Watch out for those side effects
Health insurance companies are foul, ugly, greedy, evil, corrupt entities. Not one person in Washington, whether with an R or a D by his or her name, disputes that, so far be it from me to argue the issue.
The vast majority of doctors and scientists, however, are in their careers for the main objective of helping people. Every career field has bad apples and horror stories to color the whole bunch with. In general, though, doctors and professionals working on, discovering and making new, life-saving drugs are not what need to be fixed by our government.
While most doctors and scientists serve a higher purpose than, say, a sports writer, money still is an incentive for all the hard work, just as it is for most Americans out there in the workforce.
The incentive isn’t making money just for the sake of making money. Medical school takes a long time and is very expensive. Paying off the loads of debt isn’t optional.
Then, perhaps a bit after medical-school debt is no longer such a huge concern, come such greedy ideas as saving money so a son or daughter can follow in a parent’s footsteps and go to medical school (with tuition costs having advanced by 25-30 years).
In the last couple weeks, media ranging in size and scope from the News-Herald to the Associated Press have written stories about the fear of doctor shortages, especially primary care doctors.
On the surface, busier doctors signal good news for our nation, right down to the community level. More people should see doctors on a regular basis to keep small problems from becoming major health problems with major expenses.
But using the Census advertising budget for ads to encourage people to go get checkups could’ve had the same effect as taking over everything to do with health care and health insurance. Instead we get saddled with a system that will result in the usual efficiency we’ve come to expect from the federal government.

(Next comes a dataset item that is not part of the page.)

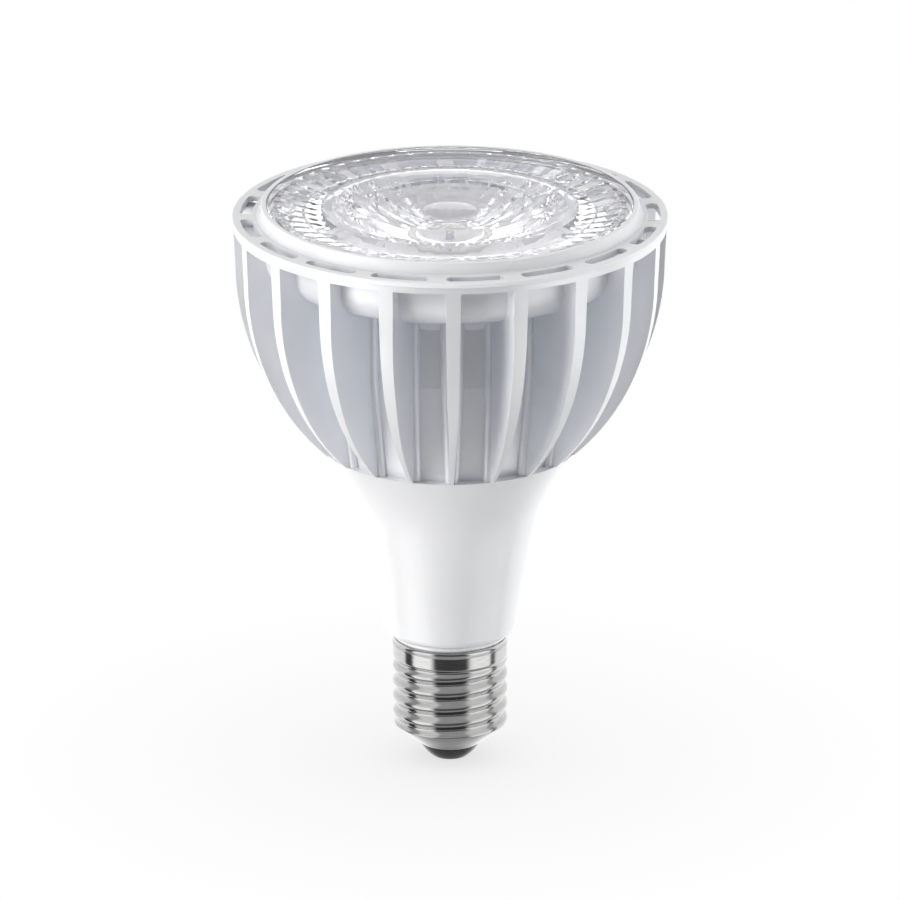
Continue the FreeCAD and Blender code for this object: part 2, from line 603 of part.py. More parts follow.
def lens():
    """Clear moulded lens: a front plate with a round dish and a bull's eye, a
    rim that the ring holds, a ring of prisms and a deep faceted cone over the
    light source."""
    body = body_of("lens")
    turned(body, "lens_form", [
        ("0", "z_lens_back"),
        ("lens_wall_r", "z_lens_back"),
        ("lens_wall_r", "z_ledge"),
        ("lens_flange_r", "z_ledge"),
        ("lens_flange_r", "z_spigot"),
        ("lens_r", "z_spigot"),
        ("lens_r", "z_lens - lens_edge"),
        ("lens_r - lens_edge", "z_lens"),
        ("0", "z_lens"),
    ])
    turned(body, "dish", [
        ("0", "z_lens - dish_depth + eye_h"),
        ("eye_r", "z_lens - dish_depth"),
        ("dish_ring_r", "z_lens - dish_depth + dish_floor_rise"),
        ("dish_ring_r", "z_lens - dish_depth + dish_floor_rise + dish_ring_h"),
        ("dish_r", "z_lens"),
        ("0", "z_lens"),
    ], {0: ("eye_curve", 1), 3: ("dish_curve", -1)}, cut=True)
    rims = []
    for name, radius, height in (
        ("prism_root", "prism_out_r", "z_lens_back + tir_overlap"),
        ("prism_tip", "prism_tip_r", "z_prism"),
    ):
        rims.append(polygon(sketch_on(body, name, "XY_Plane", height), radius, "prism_sides"))
    ruled_loft(body, "outer_prism", rims)
    turned(body, "prism_hollow", [
        ("0", "z_prism - prism_tip_t"),
        ("prism_tip_r - prism_tip_t", "z_prism - prism_tip_t"),
        ("prism_tip_r - prism_tip_t", "z_prism"),
        ("prism_in_r", "z_lens_back"),
        ("0", "z_lens_back"),
    ], cut=True)
    stages = []
    top = "(z_lens_back + tir_overlap)"
    for name, inward, down in (
        ("top", 0, 0),
        ("mid", "tir_mid", "tir_mid"),
        ("low", "tir_low_in", "tir_low"),
        ("foot", 1, 1),
    ):
        radius = "(tir_top_r - (tir_top_r - tir_foot_r) * %s)" % inward
        height = "%s - (%s - z_lens_foot) * %s" % (top, top, down)
        stage = sketch_on(body, "cone_" + name, "XY_Plane", height)
        stages.append(polygon(stage, radius, "tir_sides"))
    ruled_loft(body, "central_cone", stages)
    turned(body, "source_bore", [
        ("0", "z_lens_foot - bore_flare"),
        ("bore_r + bore_flare", "z_lens_foot - bore_flare"),
        ("bore_r", "z_lens_foot + bore_h"),
        ("0", "z_lens_foot + bore_h - (bore_dome - sqrt(bore_dome ^ 2 - bore_r ^ 2))"),
    ], {2: ("bore_dome", 1)}, cut=True)
    return body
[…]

If some money has to go to Washington and some money has to go to higher health insurance premiums — and if the government has no competition, especially once those insurance companies are dealt with — the equation only leads to less money for doctors and less money to develop new medicines.
Of course, we could just print more money to go around. China could call in all our debt, which could rule that plan out. Inflation’s a confusing thing anyway, so let’s punt it down the field for now.
My basic point is this: Less money means less incentive, no matter the career. In a medical field, it means less incentive to go to school until you’re 28-32 years old, to work hard and to be innovative.
Fewer doctors and fewer new discoveries are certainly not goals of Congress and the White House. Give it a generation or two, though, and these could be the nasty side effects ahead for the nation.